As described in other posts, without any sort of volatile
or std::atomic
qualification, the compiler and/or processor is at liberty to re-order the sequence of statements (e.g. assignments):
// this code
int a = 2;
int b = 3;
int c = a;
b = c;
// could be re-ordered/re-written as the following by the compiler/processor
int c = 2;
int a = c;
int b = a;
However, are conditionals and control statements (e.g. if
, while
, for
, switch
, goto
) also allowed to be re-ordered, or are they considered essentially a "memory fence"?
int* a = &previously_defined_int;
int b = *a;
if (a == some_predefined_ptr)
{
a = some_other_predefined_ptr; // is this guaranteed to occur after "int b = *a"?
}
If the above statements could be re-ordered (e.g. store a
in a temporary register, update a
, then populate b
by de-reference the "old" a
in the temporary register), which I guess they could be while still satisfying the same "abstract machine" behavior in a single-threaded environment, then why aren't there problems when using locks/mutexes?

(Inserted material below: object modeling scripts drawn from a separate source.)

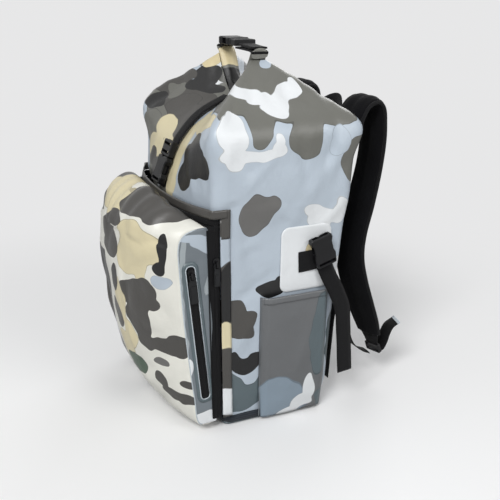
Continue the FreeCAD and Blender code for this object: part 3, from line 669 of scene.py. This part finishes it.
def tape(name, stations, thickness, steps=6, lanes=4, edge=0.35, crown=0.0, ripple=0.0):
    """A flat strip through stations of (centre, width, width direction), as closed cloth."""
    xs, ys, zs = ([s[0][k] for s in stations] for k in range(3))
    total = (len(stations) - 1) * steps
    path = [Vector([eased(values, i / total) for values in (xs, ys, zs)]) for i in range(total + 1)]
    rows = []
    for i, centre in enumerate(path):
        along = path_frame(path, i)
        width = eased([s[1] for s in stations], i / total)
        across = Vector([eased([s[2][k] for s in stations], i / total) for k in range(3)])
        across = (across - along * across.dot(along)).normalized()
        lift = along.cross(across)
        row = []
        for face in (1, -1):
            for k in range(lanes + 1):
                s = (-1 + 2 * k / lanes) * face
                thin = edge + (1 - edge) * (1 - abs(s) ** 4)
                bulge = crown * (1 - s * s)
                wave = ripple * noise.noise(centre * 40 + Vector((s * 1.5, 0, 0)))
                row.append(centre + across * (width / 2 * s)
                           + lift * (face * (thickness / 2 * thin + bulge) + wave))
        rows.append(row)
    return cloth_grid(name, rows, round_and_round=True, capped=True)


def stations(points, across, sx=1, width=25):
    """Stations of a tape from x, y, z and, where it differs, the width, all in millimetres."""
    return [(Vector((sx * x / 1000, y / 1000, z / 1000)), (own[0] if own else width) / 1000, across)
            for x, y, z, *own in points]


def cord_line(name, path, radius, sides=6):
    """A thin round piping along a path."""
    rows = []
    for i, centre in enumerate(path):
        along = path_frame(path, i)
        side = along.cross(Vector((0.31, 0.22, 0.92))).normalized()
        over = side.cross(along)
        rows.append([centre + (side * math.cos(2 * math.pi * k / sides)
                               + over * math.sin(2 * math.pi * k / sides)) * radius for k in range(sides)])
    return cloth_grid(name, rows, round_and_round=True, capped=True)


light_edge = webbing("light_edge_line", paint(190, 198, 204), sheen=0.05)
# The pale piping along each gusset seam is partly the seam's own light edge line and partly a painted
# highlight along it.
for side_name, sx in SIDES:
    seam = [Vector((sx * 0.1433, *eased_pair(COVER_SIDE, 0.08 + 0.86 * i / 80))) for i in range(81)]
    finish_piece(cord_line("gusset_seam_" + side_name, seam, 0.0011), "front_compartment", "camo_fabric",
                 light_edge)


# Front zip: a black coil zip that runs up both sides and over the compartment,
# its tapes welded to the pack and to the cover, under an olive covering welt.
zip_black = webbing("zip_tape_black", paint(12, 12, 14), ribs=2.0, sheen=0.04)
olive_welt = coated_fabric("olive_welt", "slate", [], scattered=False)
camo_welt = coated_fabric("camo_welt", "slate", [
    ("ice", [(146, -88, 282, 30, 40, 18)]),
    ("coal", [(146, -86, 215, 30, 40, 48)]),
    ("cream", [(146, -84, 147, 30, 40, 21)]),
    ("snow", [(146, -78, 44, 30, 40, 24)])], scattered=False)


def across_top(z, bow, corner_y):
    """Points of a line over the compartment, from one side of the pack to the other."""
    line = [Vector((0.1446, -0.094, z)), Vector((0.1446, -0.101, z)),
            Vector((0.1443, corner_y + 0.002, z))]
    for i in range(15):
        x = 0.140 * math.cos(math.pi * i / 14)
        x = math.copysign(abs(x) ** 0.8 * 0.140 ** 0.2, x)
        line.append(Vector((x, corner_y - bow * (1 - abs(x / COVER_HALF) ** 2.6), z)))
    return line + [Vector((-p.x, p.y, p.z)) for p in line[2::-1]]


for name, width, z, body, node in (
        ("pack_zip_half", 0.0096, 0.3202, "pack", "body_zip_tape"),
        ("cover_zip_half", 0.0078, 0.3110, "front_compartment", "flap_zip_tape")):
    half_tape = tape(name, [(p, width, TALL) for p in across_top(z, 0.031, -0.107)], 0.0015, steps=4)
    finish_piece(half_tape, body, "zip_tape", zip_black, node)
rows = []
for j in range(9):
    t = 0.925 + 0.072 * j / 8
    row = []
    for i in range(81):
        x = 0.1425 * math.copysign(abs(-1 + i / 40) ** 0.85, i - 40)
        p = cover_point(x, t)
        out = (cover_point(x + 0.002, t) - p).cross(cover_point(x, t + 0.004) - p).normalized()
        row.append(p + out * (cover_lift(p) + 0.0011))
    rows.append(row[::-1])
cover_edge = cloth_grid("cover_zip_edge", rows)
give_wall(cover_edge, 0.0009)
finish_piece(cover_edge, "front_compartment", "zip_tape", zip_black)
CORD_WAY = [(-0.1032, 0.022), (-0.1064, 0.13), (-0.1098, 0.25), (-0.1121, 0.310)]
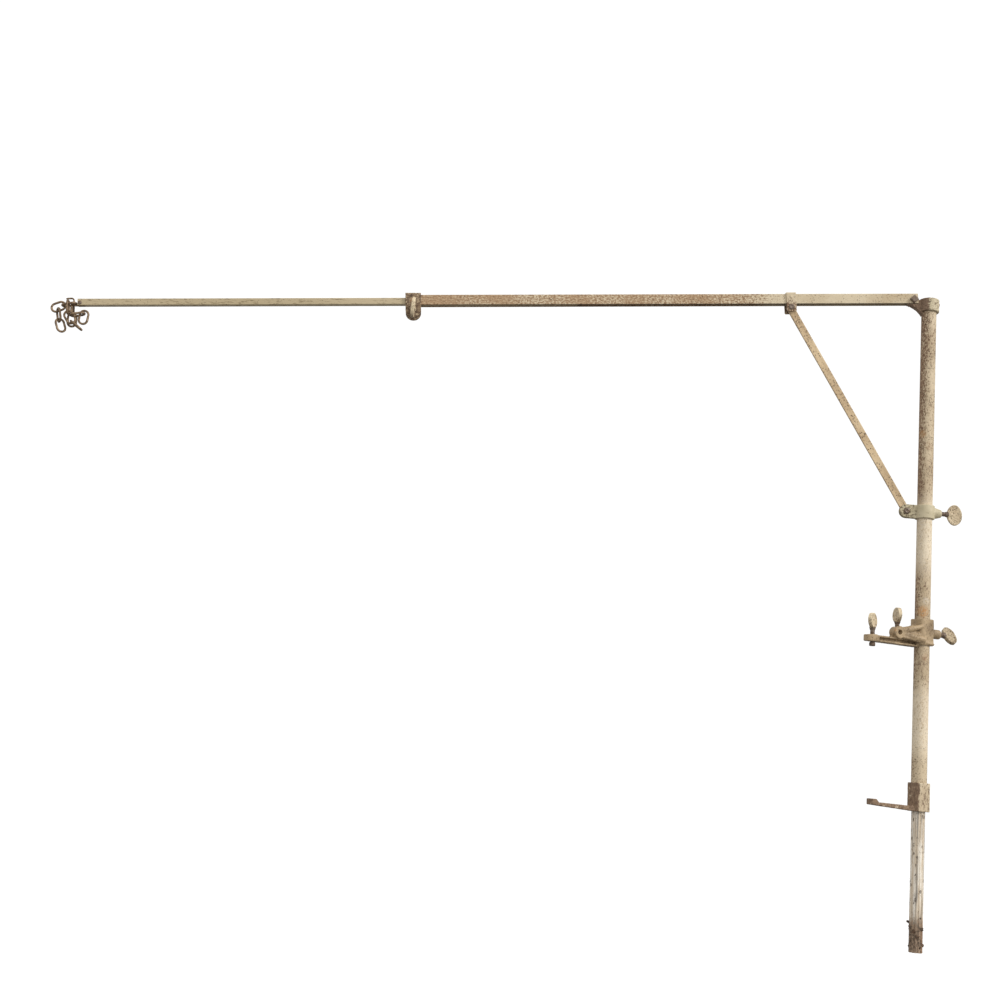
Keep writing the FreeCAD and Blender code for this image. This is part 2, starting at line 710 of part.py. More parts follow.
def ring_clamp():
    """Band round the post with two ears for the brace and a boss for the thumbscrew."""
    mid = BRACE_FOOT_Z
    low = Vector(0, 0, mid - RING_H / 2)
    high = Vector(0, 0, mid + RING_H / 2)
    band = rod(RING_R_OUT, low, high)
    root = Vector(-RING_R_IN, 0, mid)
    foot = Vector(BRACE_FOOT_X, 0, BRACE_FOOT_Z)
    ears = stadium_xz(foot, root, RING_H, 2 * EAR_OUT)
    boss_start = RING_R_IN - RING_BOSS_SINK
    boss_run = RING_BOSS_END - boss_start
    boss = Part.makeCone(RING_H / 2, RING_BOSS_R, boss_run, Vector(boss_start, 0, mid), X)
    body = union(band, ears, boss)
    bore = rod(RING_R_IN, low.sub(Z), high.add(Z))
    gap = block(
        (BRACE_FOOT_X - RING_H, -RING_R_IN + EAR_ROOT), (-EAR_IN, EAR_IN), (low.z - 1, high.z + 1)
    )
    hole = rod(SCREW_HOLE_R, Vector(0, 0, mid), Vector(RING_BOSS_END + 1, 0, mid))
    side = Vector(0, 2 * EAR_OUT, 0)
    eye = rod(RIVET_R, foot.sub(side), foot.add(side))
    return body.cut([bore, gap, hole, eye])


def brace_lower_rivet():
    """Two headed stubs, one in each ear; the space between them is left to the brace."""
    foot = Vector(BRACE_FOOT_X, 0, BRACE_FOOT_Z)
    stubs = []
    for sign in (-1, 1):
        inner = foot.add(Vector(0, sign * EAR_IN, 0))
        outer = foot.add(Vector(0, sign * EAR_OUT, 0))
        head = Part.makeCone(
            EAR_RIVET_HEAD_R, RIVET_TAPER * RIVET_R, RIVET_HEAD_T, outer, Vector(0, sign, 0)
        )
        stubs.append(union(rod(RIVET_R, inner, outer), head))
    return Part.Compound(stubs)


def ring_thumbscrew():
    tip = Vector(RING_R_IN + SCREW_TIP_GAP, 0, BRACE_FOOT_Z)
    shank = RING_BOSS_END - tip.x + LOCK_STAND
    return aim(thumbscrew(shank, LOCK_NECK), tip, X, RING_SPIN)


# --- rail clamp jaw --------------------------------------------------------------------
def jaw_arm():
    """Ribbed arm of the sliding jaw, towards -X, with a round end."""
    tip = -JAW_ARM_REACH + JAW_ARM_W / 2
    root = -JAW_SIDE / 2 + JAW_ARM_SINK
    half = JAW_ARM_W / 2
    slab = block((tip, root), (-half, half), (JAW_ARM_BOTTOM, JAW_ARM_TOP))
    end = rod(half, Vector(tip, 0, JAW_ARM_BOTTOM), Vector(tip, 0, JAW_ARM_TOP))
    body = union(slab, end)
    boss_edge = -CLAMP_U + half
    depth = (JAW_ARM_W - JAW_ARM_RIB) / 2
    cuts = []
    for sign in (-1, 1):
        ys = sorted((sign * JAW_ARM_W, sign * (half - depth)))
        zs = (JAW_ARM_BOTTOM + JAW_ARM_RIM, JAW_ARM_TOP - JAW_ARM_RIM)
        cuts.append(block((boss_edge, -JAW_SIDE / 2 - JAW_GROOVE_GAP), ys, zs))
    return body.cut(cuts)


def jaw_clamp():
    block_body = rounded_square(JAW_SIDE, JAW_CORNER, JAW_BOTTOM, JAW_HEIGHT)
    boss = rod(JAW_BOSS_R, Vector(JAW_SIDE / 2 - JAW_BOSS_SINK, 0, JAW_SCREW_Z),
               Vector(JAW_BOSS_END, 0, JAW_SCREW_Z))
    front = Vector(-SOCKET_U, -SOCKET_FRONT, SOCKET_Z)
    back = Vector(-SOCKET_U, -SOCKET_BACK, SOCKET_Z)
    socket = rod(SOCKET_R, back, front)
    neck_start = Vector(-SOCKET_U, -(SOCKET_FRONT + SOCKET_BACK) / 2, SOCKET_Z - NECK_DROP)
    neck_end = Vector(-JAW_SIDE / 2 + NECK_SINK, -NECK_BACK, JAW_BOTTOM + NECK_RISE)
    run = neck_end.sub(neck_start)
    neck = Part.makeCone(NECK_SOCKET_R, NECK_ROOT_R, run.Length, neck_start, run)
    web = plate_xz(
        [
            (-JAW_SIDE / 2 + NECK_SINK, JAW_BOTTOM + WEB_RISE),
            (-SOCKET_U - WEB_OUT, JAW_ARM_TOP - ROOT_SINK),
            (-SOCKET_U + WEB_TOP, SOCKET_Z + WEB_TOP),
            (-JAW_SIDE / 2 + NECK_SINK, JAW_BOTTOM + JAW_HEIGHT - WEB_SHOULDER),
        ],
        JAW_ARM_RIB,
    )
    pad_seat = rod(JAW_ARM_W / 2, Vector(-CLAMP_U, 0, JAW_ARM_BOTTOM),
                   Vector(-CLAMP_U, 0, JAW_ARM_TOP + SEAT_RISE))
    body = union(block_body, boss, socket, neck, web, jaw_arm(), pad_seat)
    low = Vector(0, 0, JAW_BOTTOM - JAW_ARM_T)
    high = Vector(0, 0, JAW_BOTTOM + JAW_HEIGHT + 1)
    cuts = [
        rod(POST_R + SLIDE_GAP, low, high),
        rod(SCREW_HOLE_R, Vector(0, 0, JAW_SCREW_Z), Vector(JAW_BOSS_END + 1, 0, JAW_SCREW_Z)),
        rod(SOCKET_BORE_R, back.add(Y), front.sub(Y)),
        rod(SCREW_HOLE_R, socket_screw_tip(), Vector(-SOCKET_U, socket_screw_tip().y,
                                                     SOCKET_Z + SOCKET_R + 1)),
        rod(SCREW_HOLE_R, Vector(-CLAMP_U, 0, JAW_ARM_BOTTOM - 1),
            Vector(-CLAMP_U, 0, JAW_ARM_TOP + 2)),
    ]
    return in_jaw_frame(body.cut(cuts))


def socket_screw_tip():
    """The socket screw stops just above the bore's wall, in the middle of the socket."""
    middle = -(SOCKET_FRONT + SOCKET_BACK) / 2
    return Vector(-SOCKET_U, middle, SOCKET_Z + SOCKET_BORE_R - SOCKET_SCREW_SINK)


def socket_thumbscrew():
    tip = socket_screw_tip().add(Vector(0, 0, SOCKET_SCREW_CLEAR))
    shank = SOCKET_Z + SOCKET_R + SOCKET_SCREW_STAND - tip.z
    return in_jaw_frame(aim(thumbscrew(shank, SOCKET_NECK), tip, Z, SOCKET_SPIN))


def jaw_lock_thumbscrew():
    tip = Vector(POST_R + SLIDE_GAP + SCREW_TIP_GAP, 0, JAW_SCREW_Z)
    shank = JAW_BOSS_END - tip.x + LOCK_STAND
    return in_jaw_frame(aim(thumbscrew(shank, LOCK_NECK), tip, X, JAW_LOCK_SPIN))


def clamp_foot():
    """Swivel pad on the clamp screw's tip."""
    top = JAW_ARM_BOTTOM - CLAMP_FOOT_TOP_GAP
    pad = rod(CLAMP_FOOT_R, Vector(-CLAMP_U, 0, top - CLAMP_FOOT_T), Vector(-CLAMP_U, 0, top))
    pad = pad.makeFillet(CLAMP_FOOT_EDGE, [e for e in pad.Edges if e.Closed])
    cup = rod(CLAMP_TIP_R + SLIDE_GAP, Vector(-CLAMP_U, 0, top - CLAMP_FOOT_T / 2),
              Vector(-CLAMP_U, 0, top + 1.0))
    return in_jaw_frame(pad.cut(cup))


def clamp_thumbscrew():
    """Clamp screw: a reduced tip in the pad, a threaded shank and the spade above."""
    start = JAW_ARM_BOTTOM - CLAMP_FOOT_TOP_GAP + SLIDE_GAP
    shank = JAW_ARM_TOP + SEAT_RISE + CLAMP_STAND - start
    tip = rod(CLAMP_TIP_R, Vector(0, 0, -CLAMP_FOOT_T / 2), Vector(0, 0, ROOT_SINK))
    screw = thumbscrew(shank, CLAMP_NECK, tip)
    return in_jaw_frame(aim(screw, Vector(-CLAMP_U, 0, start), Z, CLAMP_SPIN))


# --- hook and chain --------------------------------------------------------------------
def tip_frame(shape):
    """Move a shape from a frame at the tip pin, arm level, to its place."""
    shape.translate(Vector(TIP_PIN_X, 0, ARM_RISE + TIP_PIN_Z))
    return in_arm_frame(shape)


def hook_wire():
    """One wire: an eye on the tip pin, a short shank, an upright stem and an open hook."""
    eye_r = HOOK_EYE_R
    stem_x = -HOOK_SHANK - eye_r
    diagonal = eye_r * math.sqrt(0.5)
    eye_start = Vector(-eye_r, 0, 0)
    eye_side = Vector(diagonal, 0, diagonal)
    eye_end = Vector(0, 0, -eye_r)
    shank_end = Vector(-HOOK_SHANK, 0, -eye_r)
    elbow = Vector(-HOOK_SHANK - diagonal, 0, -diagonal)
    stem_low = Vector(stem_x, 0, 0)
    stem_high = Vector(stem_x, 0, HOOK_STEM)
    bend = HOOK_BEND_R
    crest_side = Vector(stem_x - bend * (1 - math.sqrt(0.5)), 0,
                        HOOK_STEM + bend * math.sqrt(0.5))
    crest = Vector(stem_x - bend, 0, HOOK_STEM + bend)
    beak = Vector(crest.x - HOOK_BEAK, 0, crest.z)
    turn = math.radians(HOOK_TIP_TURN)
    tip_r = HOOK_TIP_BEND_R
    halfway = Vector(beak.x - tip_r * math.sin(turn / 2), 0,
                     beak.z - tip_r * (1 - math.cos(turn / 2)))
    point = Vector(beak.x - tip_r * math.sin(turn), 0, beak.z - tip_r * (1 - math.cos(turn)))
    edges = [
        Part.Arc(eye_start, eye_side, eye_end).toShape(),
        Part.makeLine(eye_end, shank_end),
        Part.Arc(shank_end, elbow, stem_low).toShape(),
        Part.makeLine(stem_low, stem_high),
        Part.Arc(stem_high, crest_side, crest).toShape(),
        Part.makeLine(crest, beak),
        Part.Arc(beak, halfway, point).toShape(),
    ]
    return tip_frame(wire_pipe(edges, WIRE_R))


def chain_link():
    """One oval link about the origin, long along X, flat in the XZ plane."""
    bend = LINK_WIDTH / 2 - LINK_WIRE_R
    run = LINK_LENGTH / 2 - LINK_WIDTH / 2
    pieces = []
    for sign in (-1, 1):
        centre = Vector(sign * run, 0, 0)
        torus = Part.makeTorus(bend, LINK_WIRE_R, centre, Y)
        xs = sorted((centre.x, centre.x + sign * LINK_WIDTH))
        half = block(xs, (-LINK_WIRE_R, LINK_WIRE_R), (-LINK_WIDTH, LINK_WIDTH))
        pieces.append(torus.common(half))
        side = Vector(0, 0, sign * bend)
        pieces.append(rod(LINK_WIRE_R, Vector(-run, 0, 0).add(side), Vector(run, 0, 0).add(side)))
    return union(pieces[0], *pieces[1:])


def placed_link(centre, heading, roll):
    """A link with its length along a heading in the XZ plane, rolled about that heading."""
    link = chain_link()
    link.rotate(ORIGIN, X, roll)
    link.rotate(ORIGIN, Y, heading)
    link.translate(centre)
    return link


def heading_vector(heading):
    """The XZ direction that a turn about Y gives to +X."""
    turn = math.radians(heading)
    return Vector(math.cos(turn), 0, -math.sin(turn))


def next_link(before, heading, roll):
    """The link threaded through the far end of another one."""
    centre, old_heading, _ = before
    reach = LINK_LENGTH / 2 - LINK_WIRE_R
    hold = 2 * LINK_WIRE_R + LINK_SLACK
    joint = centre.add(heading_vector(old_heading) * reach)
    return (joint.add(heading_vector(heading) * (reach - hold)), heading, roll)


def hung_link(before, along, side, heading, roll):
    """A link threaded round the side wire of another one, at a distance along it."""
    centre, old_heading, _ = before
    reach = LINK_LENGTH / 2 - LINK_WIRE_R
    hold = 2 * LINK_WIRE_R + LINK_SLACK
    wire = centre.add(heading_vector(old_heading) * along).add(side)
    return (wire.add(heading_vector(heading) * (reach - hold)), heading, roll)


def chain_links():
    """Three short strands bunched on the hook: each link's centre, heading and roll."""
    reach = LINK_LENGTH / 2 - LINK_WIRE_R
    bend = LINK_WIDTH / 2 - LINK_WIRE_R
    seat = Vector(-HOOK_SHANK, 0, 0)
    first = (seat.add(heading_vector(172) * reach), 172, 90)
    second = next_link(first, 160, 0)
    third = hung_link(second, SIDE_ALONG, heading_vector(70) * bend, 82, 58)
    fourth = next_link(third, 74, -34)
    front = hung_link(first, FRONT_ALONG, Vector(0, -bend, 0), 90, 90)
    loop = next_link(front, 60, 0)
    tail = next_link(loop, 40, 90)
    spur = hung_link(loop, SPUR_ALONG, heading_vector(-30) * bend, -8, 90)
    spur_end = next_link(spur, 100, 0)
    back = hung_link(first, BACK_ALONG, Vector(0, bend, 0), 90, 90)
    back_end = next_link(back, 92, 0)
    return [
        first, second, third, fourth, front, loop, tail, spur, spur_end, back, back_end,
    ]


def main():
    os.makedirs("parts", exist_ok=True)
    for build in (
        post_tube, inner_leg, foot_bracket, top_bracket, bracket_pin,
        pivot_bolt, pivot_washer, pivot_nut, outer_arm, strap_rivets,
        strap_hanger, brace_upper_rivet, brace_spacers, end_clamp, end_clamp_nut,
        end_clamp_thumbscrew, boom_bar, boom_heel_block, heel_rivets, tip_pin,
        brace_bar, ring_clamp, brace_lower_rivet, ring_thumbscrew, jaw_clamp,
        socket_thumbscrew, jaw_lock_thumbscrew, clamp_foot, clamp_thumbscrew, hook_wire,
    ):
        save(build.__name__, build())
    save("foot_rivets", foot_rivet_bars())
    for number, (centre, heading, roll) in enumerate(chain_links(), start=1):
        save("chain_link_" + str(number), tip_frame(placed_link(centre, heading, roll)))


main()
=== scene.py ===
"""An aged jib arm that clamps to a rail: its cast, turned and bent pieces, their finishes and the studio.

Everything is in metres in the frame's own axes: +Z up the post, -X towards the boom's tip. The
post, leg, channels and small plates are the frame's own nodes with better finishes. Castings,
thumbscrews, rivets, bolts, wire and scale are modelled here and stand for their nodes.
"""

import json
import logging
import math
from dataclasses import dataclass
from enum import Enum
from typing import Any, Callable, Sequence

import bpy
from mathutils import Matrix, Vector

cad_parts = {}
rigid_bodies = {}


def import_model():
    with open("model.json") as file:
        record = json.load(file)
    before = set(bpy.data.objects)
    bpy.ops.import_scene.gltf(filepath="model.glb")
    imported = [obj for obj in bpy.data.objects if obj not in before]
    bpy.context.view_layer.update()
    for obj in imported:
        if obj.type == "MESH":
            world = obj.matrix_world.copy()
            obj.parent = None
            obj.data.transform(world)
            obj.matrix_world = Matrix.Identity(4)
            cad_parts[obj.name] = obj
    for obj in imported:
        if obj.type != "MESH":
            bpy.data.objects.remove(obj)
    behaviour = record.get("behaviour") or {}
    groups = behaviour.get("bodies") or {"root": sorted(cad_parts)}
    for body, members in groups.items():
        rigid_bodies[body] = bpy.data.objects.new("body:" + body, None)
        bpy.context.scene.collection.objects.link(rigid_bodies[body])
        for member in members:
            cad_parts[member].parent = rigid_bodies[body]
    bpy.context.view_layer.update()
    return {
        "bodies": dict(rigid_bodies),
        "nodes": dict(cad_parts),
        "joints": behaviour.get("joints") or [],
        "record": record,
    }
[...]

bool volatile locked = false; // assume on given implementation, "locked" reads/writes occur in 1 CPU instruction
// volatile so that compiler doesn't optimize out
void thread1(void)
{
while (locked) {}
locked = true;
// do thread1 things // couldn't these be re-ordered in front of "locked = true"?
locked = false;
}
void thread2(void)
{
while (locked) {}
locked = true;
// do thread2 things // couldn't these be re-ordered in front of "locked = true"?
locked = false;
}
Even if std::atomic
was used, non-atomic statements can still be re-ordered around atomic statements, so that wouldn't help ensure that "critical section" statements (i.e. the "do threadX things") were contained within their intended critical section (i.e. between the locking/unlocking).
Edit: Actually, I realize the lock example doesn't actually have anything to do with the conditional/control statement question I asked. It would still be nice to have clarification on both of the questions asked though:
The "as-if" rule ([intro.abstract]) is important to note here:
The semantic descriptions in this document define a parameterized nondeterministic abstract machine. This document places no requirement on the structure of conforming implementations. In particular, they need not copy or emulate the structure of the abstract machine. Rather, conforming implementations are required to emulate (only) the observable behavior of the abstract machine as explained below
Anything* can be reordered so long as the implementation can guarantee that the observable behavior of the resulting program is unchanged.
Thread synchronization constructs in general cannot be implemented properly without fences and preventing reordering. For example, the standard guarantees that lock/unlock operations on mutexes shall behave as atomic operations. Atomics also explicitly introduce fences, especially with respect to the memory_order
specified. This means that statements depending on an (unrelaxed) atomic operation cannot be reordered, otherwise the observable behavior of the program may change.
[intro.races] talks a great deal about data races and ordering.